Null Keys and Values:

  • ConcurrentHashMap: This does not allow null keys or values.
  • HashMap: Allows one null key and multiple null values.

Iterators:

  • ConcurrentHashMap: Uses a weakly consistent iterator, which means it might not reflect all changes made to the map after the iterator is created but won’t throw a ConcurrentModificationException.
  • HashMap: Provides a fail-fast iterator, meaning if the map is structurally modified after the iterator’s creation, in any way except through the iterator’s own remove method, it will throw a ConcurrentModificationException.

Internal Structure:

  • ConcurrentHashMap: Divides the map into segments and only locks a particular segment during write operations, which allows concurrent read operations and writes to different segments.
  • HashMap: Uses a single array and linked lists (or trees for densely populated buckets in newer versions of Java).

Scalability:

  • ConcurrentHashMap: Scales better in a multi-threaded environment due to segment-level locking.
  • HashMap: If not synchronized externally, it’s not suitable for multi-threaded environments.

Concurrent Operations:

  • ConcurrentHashMap: Provides several atomic operations (like putIfAbsent, remove, and replace) which are not available in the standard HashMap API.

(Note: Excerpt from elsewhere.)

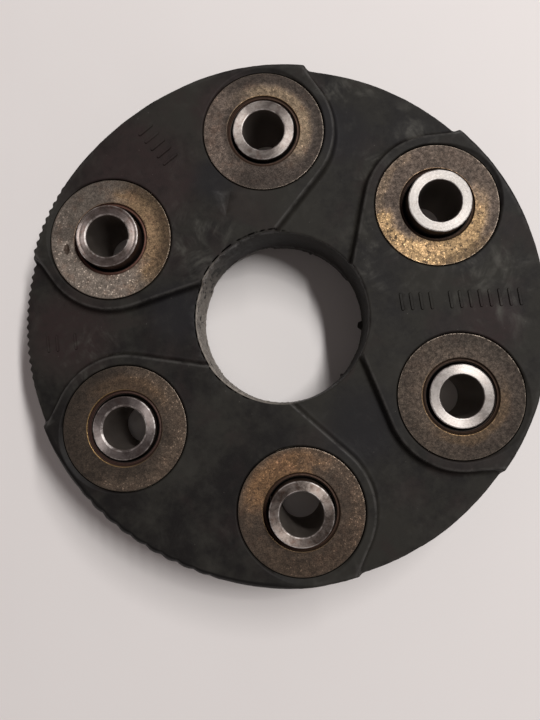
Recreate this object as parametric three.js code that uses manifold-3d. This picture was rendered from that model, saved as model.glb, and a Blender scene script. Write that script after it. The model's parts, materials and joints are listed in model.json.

Default Initial Capacity and Load Factor:

  • While both have customization options, by default, HashMap and ConcurrentHashMap typically use an initial capacity of 16 and a load factor of 0.75.

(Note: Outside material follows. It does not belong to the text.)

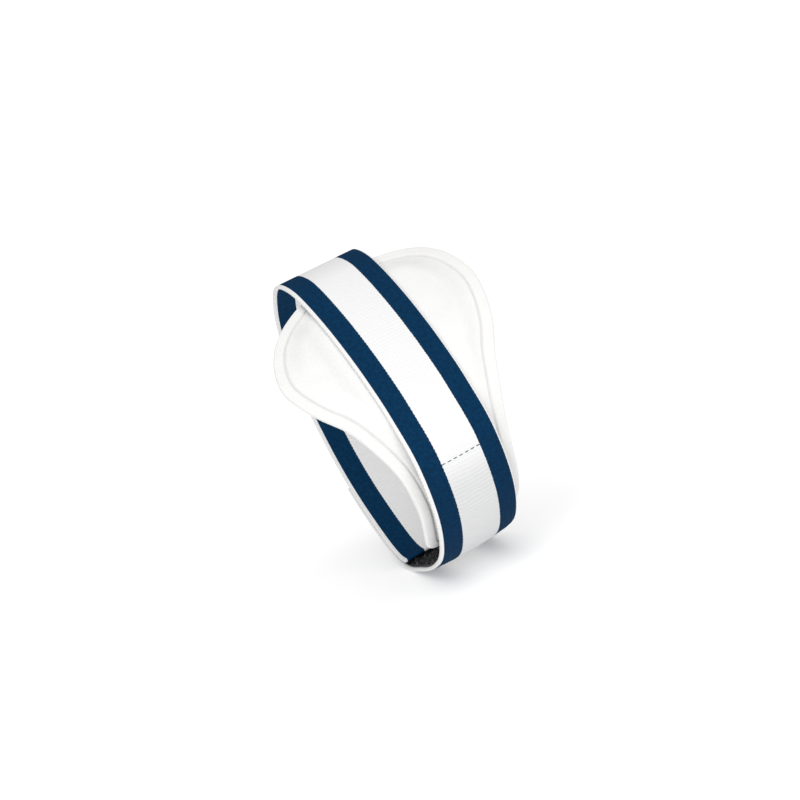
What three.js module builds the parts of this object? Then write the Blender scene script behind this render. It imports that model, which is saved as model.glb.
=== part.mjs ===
// Tennis elbow strap, closed as it is worn.
// One elastic band runs once round the strap's hollow, and its free end laps over its own first end, where
// the hook patch sewn inside it grips. A two-lobed foam pad lies under the band.
// Millimetres. X runs along the hollow, -Y is the pad's side, Z is up, and the origin is on the hollow's
// axis, midway across the band.
// A place on the strap is given by its run (the way round the hollow's surface from the lowest point, by the
// back, the top and the front), its x, and its height above that surface.
import * as THREE from "three";

// The hollow
const hollowReach = 50;
const hollowTaper = 0.0005; // share of its reach that it loses for each millimetre along +X
const hollowRows = [
  { turn: 0, reach: 0.987 }, // lowest point
  { turn: 20, reach: 1.1 },
  { turn: 40, reach: 1.04 },
  { turn: 60, reach: 1.0 },
  { turn: 80, reach: 0.976 },
  { turn: 100, reach: 0.992 }, // back
  { turn: 120, reach: 1.024 },
  { turn: 140, reach: 1.048 },
  { turn: 160, reach: 1.06 },
  { turn: 180, reach: 0.876 }, // top
  { turn: 200, reach: 0.768 },
  { turn: 220, reach: 0.726 },
  { turn: 240, reach: 0.742 },
  { turn: 260, reach: 0.812 }, // front
  { turn: 280, reach: 0.898 },
  { turn: 300, reach: 0.948 },
  { turn: 320, reach: 0.95 },
  { turn: 340, reach: 0.94 },
];

// The band
const bandWidth = 30;
const bandThickness = 1.2;
const bandCorner = 0.35; // slant along its edges
const bandPlace = 0.049; // where its first end lies, as a share of the way round
const bandLap = 38; // length of the free end that lies over the first end
const bandCrown = 1.2; // how far its middle stands above its edges where it crosses the pad
const bandRise = 16; // length in which it climbs to a layer under it

// The hook patch, sewn inside the band's free end
const hookThickness = 1.2;
const hookLength = 117;
const hookMargin = 1; // edge of the band that it leaves bare at each side
const hookSetback = 2; // from the band's free end to the patch

// The pad
const padWidth = 77.6;
const padLength = 114;
const padPlace = 0.5285; // where its broad end lies, as a share of the way round
const padShift = 0.4; // how far its middle lies from the band's, along +X
const padLean = 0.2; // run by which its broad end leans forward for each millimetre along +X
const padThickness = 4.2;
const padPressed = 3.1; // its thickness under the band's edges
const padPressReach = 8; // distance beside the band over which it comes back to its thickness
const padRim = 1.9; // thickness of its flat border
const padBorder = 4.2; // width of its flat border, out to the pressed groove
const padGroove = 0.7; // depth of the groove
const padOutline = [
  { along: 0, half: 0 },
  { along: 0, half: 0.28 },
  { along: 0.018, half: 0.46 },
  { along: 0.054, half: 0.67 },
  { along: 0.098, half: 0.82 },
  { along: 0.154, half: 0.925 },
  { along: 0.216, half: 0.985 },
  { along: 0.275, half: 1 },
  { along: 0.344, half: 0.955 },
  { along: 0.418, half: 0.865 },
  { along: 0.491, half: 0.735 },
  { along: 0.57, half: 0.635 },
  { along: 0.668, half: 0.535 },
  { along: 0.78, half: 0.487 },
  { along: 0.9, half: 0.475 },
  { along: 0.965, half: 0.45 },
  { along: 0.993, half: 0.38 },
  { along: 1, half: 0.25 },
  { along: 1, half: 0 },
];

const gap = 0.3; // between pieces that touch

// Fineness of the facets
const bandStep = 3.6;
const bandColumns = 6;
const padOutlinePoints = 96;

const ease = THREE.MathUtils.smoothstep;
const blend = THREE.MathUtils.lerp;

// The hollow's section at x = 0, a smooth closed curve that starts at its lowest point.
const hollow = new THREE.CatmullRomCurve3(
  hollowRows.map(({ turn, reach }) => {
    const angle = THREE.MathUtils.degToRad(turn);
    return new THREE.Vector3(0, Math.sin(angle), -Math.cos(angle)).multiplyScalar(reach * hollowReach);
  }),
  true,
);
hollow.arcLengthDivisions = 720;
const girth = hollow.getLength();

// The point at a run, an x and a height above the hollow's surface.
function place(run, x, height) {
  const share = THREE.MathUtils.euclideanModulo(run / girth, 1);
  const point = hollow.getPointAt(share);
  const ahead = hollow.getTangentAt(share);
  point.y += ahead.z * height;
  point.z -= ahead.y * height;
  point.multiplyScalar(1 - hollowTaper * x);
  point.x = x;
  return point;
}

// Runs at which the layers start and end
const padStart = padPlace * girth;
const padEnd = padStart + padLength;
const bandStart = bandPlace * girth;
const lapStart = bandStart + girth;
const bandEnd = lapStart + bandLap;
const hookEnd = bandEnd - hookSetback;
const hookStart = hookEnd - hookLength;

// How far, from 0 to 1, the band is lifted at a run by the pad, the hook patch and its own first end.
const overPad = (run) =>
  ease(run, padStart - bandRise, padStart + padBorder) * (1 - ease(run, padEnd, lapStart));
const overHook = (run) => ease(run, hookStart - bandRise, hookStart);
const overLap = (run) => ease(run, padEnd, lapStart);

// How far the band's middle stands above its edges, at an x.
function crown(x) {
  const across = Math.min(1, Math.abs(2 * x) / bandWidth);
  return bandCrown * (1 - across * across);
}

// Height of the band's inner face.
function bandHeight(run, x) {
  return (
    overPad(run) * (padPressed + gap + crown(x)) +
    overHook(run) * (hookThickness + gap) +
    overLap(run) * (bandThickness + gap)
  );
}

// Height of the pad's outer face, at an x and a distance from its outline.
function padHeight(x, inside) {
  const beside = Math.abs(x) - bandWidth / 2;
  const free = blend(padPressed + crown(x), padThickness, ease(beside, padPressReach / 4, padPressReach));
  return blend(padRim, free, ease(inside, padBorder, 2.2 * padBorder));
}

// A flat geometry, with x across, y for height and z for run, laid round the hollow. Its own height is
// counted from a base height for each place.
function laidRound(flat, baseHeight) {
  const position = flat.getAttribute("position");
  for (let i = 0; i < position.count; i++) {
    const x = position.getX(i);
    const run = position.getZ(i);
    const point = place(run, x, position.getY(i) + baseHeight(run, x));
    position.setXYZ(i, point.x, point.y, point.z);
  }
  flat.computeVertexNormals();
  return flat;
}

// A flat strip from one run to another, with slanted edges, and columns of facets that let it take the crown.
function strip(width, thickness, corner, start, end) {
  const inner = width / 2 - corner;
  const columns = Array.from({ length: bandColumns + 1 }, (_, i) => blend(-inner, inner, i / bandColumns));
  const section = new THREE.Shape([
    ...columns.map((x) => new THREE.Vector2(x, 0)),
    new THREE.Vector2(width / 2, corner),
    new THREE.Vector2(width / 2, thickness - corner),
    ...columns.toReversed().map((x) => new THREE.Vector2(x, thickness)),
    new THREE.Vector2(-width / 2, thickness - corner),
    new THREE.Vector2(-width / 2, corner),
  ]);
  const steps = Math.round((end - start) / bandStep);
  const flat = new THREE.ExtrudeGeometry(section, { depth: end - start, steps, bevelEnabled: false });
  return flat.translate(0, 0, start);
}

function band() {
  return laidRound(strip(bandWidth, bandThickness, bandCorner, bandStart, bandEnd), bandHeight);
}

function hookPatch() {
  const flat = strip(bandWidth - 2 * hookMargin, hookThickness, hookThickness / 4, hookStart, hookEnd);
  return laidRound(flat, (run, x) => bandHeight(run, x) - gap - hookThickness);
}

// The pad's outline laid flat, closed, from the middle of its broad end: x across, y along.
function padEdge() {
  const halfWidth = padWidth / 2;
  const side = padOutline.map(({ along, half }) => new THREE.Vector3(half * halfWidth, along * padLength, 0));
  const otherSide = side.slice(1, -1).map((point) => new THREE.Vector3(-point.x, point.y, 0));
  const curve = new THREE.CatmullRomCurve3([...side, ...otherSide.reverse()], true);
  return curve.getSpacedPoints(padOutlinePoints).slice(0, -1);
}

// The pad: rings that follow its outline, from the middle of its underside round its edge to the middle of
// its outer face, and in each middle a ladder of facets between its two sides.
function pad() {
  const edge = padEdge();
  const count = edge.length;
  const shoulder = 1.2 * padBorder; // distance from the outline to the outer side of the groove
  const spineStart = 0.26 * padLength;
  const spineEnd = padLength - padWidth / 5;
  const inward = edge.map((_, i) => {
    const along = edge[(i + 1) % count].clone().sub(edge[(i + count - 1) % count]).normalize();
    return new THREE.Vector3(-along.y, along.x, 0);
  });
  const inset = (i, distance) => edge[i].clone().addScaledVector(inward[i], distance);
  const towardsSpine = (i, share) => {
    const spine = new THREE.Vector3(0, THREE.MathUtils.clamp(edge[i].y, spineStart, spineEnd), 0);
    return inset(i, shoulder).lerp(spine, share);
  };

  const border = [
    { distance: 0.5, height: 0 },
    { distance: 0, height: padRim / 2 },
    { distance: 0.5, height: padRim },
    { distance: 0.85 * padBorder, height: padRim },
    { distance: padBorder, height: padRim - padGroove },
    { distance: shoulder, height: padRim },
  ];
  const shares = [0.12, 0.28, 0.48, 0.7, 0.88];
  const underside = shares.toReversed().map((share) => edge.map((_, i) => [towardsSpine(i, share), 0]));
  const rim = border.map(({ distance, height }) => edge.map((_, i) => [inset(i, distance), height]));
  const outside = shares.map((share) =>
    edge.map((_, i) => {
      const point = towardsSpine(i, share);
      return [point, padHeight(point.x + padShift, point.distanceTo(edge[i]))];
    }),
  );
  const rings = [...underside, ...rim, ...outside];

  const vertices = rings.flat().flatMap(([{ x, y }, height]) => {
    const lean = padLean * (1 - ease(y, 0, 0.55 * padLength));
    return [x + padShift, height, padStart + y - lean * x];
  });
  const triangles = [];
  for (let first = 0; first < (rings.length - 1) * count; first += count) {
    for (let i = 0; i < count; i++) {
      const next = (i + 1) % count;
      triangles.push(first + i, first + count + next, first + next);
      triangles.push(first + i, first + count + i, first + count + next);
    }
  }
  const last = (rings.length - 1) * count;
  for (let i = 0; i < count / 2; i++) {
    const corners = [i, i + 1, count - i - 1, (count - i) % count];
    for (const [a, b, c] of [corners.slice(0, 3), [corners[0], corners[2], corners[3]]]) {
      if (new Set([a, b, c]).size === 3) {
        triangles.push(a, b, c, last + a, last + c, last + b);
      }
    }
  }
  const flat = new THREE.BufferGeometry();
  flat.setAttribute("position", new THREE.Float32BufferAttribute(vertices, 3));
  flat.setIndex(triangles);
  return laidRound(flat, () => 0);
}

function piece(name, geometry, color, roughness) {
  const mesh = new THREE.Mesh(geometry, new THREE.MeshStandardMaterial({ color, roughness, metalness: 0 }));
  mesh.name = name;
  return mesh;
}

const strap = new THREE.Group();
strap.add(piece("band", band(), 0x17365c, 0.8));
strap.add(piece("hook_patch", hookPatch(), 0x1c1d20, 0.9));
strap.add(piece("pad", pad(), 0xf2f1ee, 0.85));

export default strap;
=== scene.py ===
"""Tennis elbow strap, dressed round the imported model.

A striped elastic band runs once round the strap's hollow, over a two-lobed foam pad, and closes on
itself with a hook patch. Sizes are in millimetres and become metres where the meshes are made.
A place on the strap is given by its run (the way round the hollow from the lowest point, by the back,
the top and the front), its x, and its height above the hollow's surface.
"""

import math

import bmesh
import bpy
import numpy as np
from mathutils import Matrix, Vector


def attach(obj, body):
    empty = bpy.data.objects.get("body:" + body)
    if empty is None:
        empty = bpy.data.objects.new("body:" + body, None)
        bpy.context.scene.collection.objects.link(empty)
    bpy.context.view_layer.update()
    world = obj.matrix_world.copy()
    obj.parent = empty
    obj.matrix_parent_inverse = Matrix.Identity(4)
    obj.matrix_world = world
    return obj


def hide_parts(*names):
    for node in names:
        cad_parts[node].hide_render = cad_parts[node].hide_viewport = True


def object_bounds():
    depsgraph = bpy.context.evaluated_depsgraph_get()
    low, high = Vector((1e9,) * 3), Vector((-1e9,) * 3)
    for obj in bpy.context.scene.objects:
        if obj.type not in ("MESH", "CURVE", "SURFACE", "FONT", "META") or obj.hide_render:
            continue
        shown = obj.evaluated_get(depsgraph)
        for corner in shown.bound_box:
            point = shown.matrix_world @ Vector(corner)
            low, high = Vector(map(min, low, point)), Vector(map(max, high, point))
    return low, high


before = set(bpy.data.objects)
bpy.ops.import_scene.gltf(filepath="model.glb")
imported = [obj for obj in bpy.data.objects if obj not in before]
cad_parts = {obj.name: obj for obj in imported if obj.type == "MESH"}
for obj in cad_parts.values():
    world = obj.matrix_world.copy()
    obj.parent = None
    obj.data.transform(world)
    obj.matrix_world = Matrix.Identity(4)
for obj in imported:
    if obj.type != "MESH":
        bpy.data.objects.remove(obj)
cad_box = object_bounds()

MM = 0.001

# The hollow: its reach at each turn, as a share of HOLLOW_REACH
HOLLOW_REACH = 50.0
HOLLOW_TAPER = 0.0005
HOLLOW_ROWS = [
    (0, 0.987),
    (20, 1.1),
    (40, 1.04),
    (60, 1.0),
    (80, 0.976),
    (100, 0.992),
    (120, 1.024),
    (140, 1.048),
    (160, 1.06),
    (180, 0.876),
    (200, 0.768),
    (220, 0.726),
    (240, 0.742),
    (260, 0.812),
    (280, 0.898),
    (300, 0.948),
    (320, 0.95),
    (340, 0.94),
]

# The band
BAND_WIDTH = 30.0
BAND_THICKNESS = 1.2
BAND_EDGE = 0.5
BAND_COLUMNS = 15
BAND_ROWS_PER_RIB = 6
BAND_PLACE = 0.049
BAND_LAP = 38.0
BAND_CROWN = 1.2
BAND_RISE = 16.0
BAND_GAP = 0.3
STRIPE_INNER = 7.25
STRIPE_OUTER = 14.15
STRIPE_SHIFT = 0.3
STRIPE_BLUR = 0.08
RIB_PITCH = 1.15
RIB_HEIGHT = 0.03
RIB_WANDER = 1.6
RIB_WANDER_SCALE = 0.12
RIB_SIZES = {"Rib pitch": RIB_PITCH, "Rib height": RIB_HEIGHT, "Wander": RIB_WANDER}
WALE_WIDTH = 0.62
YARN_CROSSING = 0.35
YARN_GRAIN_SCALE = 2.2
NAVY_GRAIN_SCALE = 0.9
CROSSING_RAGGED = 0.05
GRAIN_RAGGED = 0.3
SELVEDGE_RAGGED = 0.3
# Painted shade in the rib grooves, which also sets the ribs' bump, stronger over the hook patch at the
# strap's foot
RIB_SHADE_AND_RELIEF = 0.1
FOOT_RIB_SHADE_AND_RELIEF = 0.4
WEBBING_RELIEF = 0.018
# Painted shade over the hook patch at the strap's foot: where it starts, how grey it is, and how soft
# its edges by the selvedges are
PATCH_FOOT_ONSET = 12.0
FOOT_SHADE = 0.17
FOOT_SHADE_BLUR = 0.1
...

Difference Between ConcurrentHashMap and HashMap in Java

Criteria ConcurrentHashMap HashMap
Synchronization Segment-level locking; allows concurrent read without locking and partially locked writes Not synchronized
Performance Generally better performance in multi-threaded scenarios due to finer-grained locking Faster in single-threaded scenarios since no locking is involved
Null Keys and Values Does not allow null keys or values Allows one null key and multiple null values
Fail-Fast Iterator is weakly consistent and does not throw `ConcurrentModificationException` Iterator is fail-fast and can throw `ConcurrentModificationException`
Use-case When multiple threads need to modify a map concurrently When thread-safety is not required or is managed externally
Thread Safety Yes No
Concurrency Level Allows specifying the concurrency level to divide the map into segments, increasing throughput Not applicable as it’s unsynchronized

Example: Difference Between ConcurrentHashMap and HashMap in Java

import java.util.HashMap;
import java.util.Map;
import java.util.concurrent.ConcurrentHashMap;

public class ConcurrentHashMapVsHashMapDemo {

    public static void main(String[] args) {

        // Create a HashMap and add elements
        Map<String, String> hashMap = new HashMap<>();
        hashMap.put("India", "Delhi");
        hashMap.put("Japan", "Tokyo");
        hashMap.put("USA", "Washington D.C.");

        System.out.println("HashMap:");
        hashMap.forEach((key, value) -> System.out.println(key + " -> " + value));

        // Create a ConcurrentHashMap and add elements
        Map<String, String> concurrentHashMap = new ConcurrentHashMap<>();
        concurrentHashMap.put("India", "Delhi");
        concurrentHashMap.put("Japan", "Tokyo");
        concurrentHashMap.put("USA", "Washington D.C.");

        System.out.println("\nConcurrentHashMap:");
        concurrentHashMap.forEach((key, value) -> System.out.println(key + " -> " + value));
    }
}

Output:

HashMap:
India -> Delhi
Japan -> Tokyo
USA -> Washington D.C.

ConcurrentHashMap:
India -> Delhi
Japan -> Tokyo
USA -> Washington D.C.

Explanation:

1. HashMap: A HashMap is an unsynchronized, key-value based map which allows null keys and values. It doesn't guarantee any specific order of entries. It's not thread-safe. When accessed or modified by multiple threads simultaneously, it can produce inconsistent results or even throw ConcurrentModificationException.

2. ConcurrentHashMap: A ConcurrentHashMap is a thread-safe variant of HashMap. It's designed to handle higher levels of concurrency. Instead of locking the entire collection, it divides the map into segments and locks only the necessary segments. This ensures better performance in multi-threaded scenarios. It does not allow null keys or values.

3. In the provided example, both the HashMap and ConcurrentHashMap have the same entries added, and when printed, they display the entries in the order they were added.

4. If you need a map for single-threaded applications or scenarios where map modifications are rare, HashMap is a good choice. However, if you're dealing with concurrent modifications in multi-threaded applications, ConcurrentHashMap should be preferred.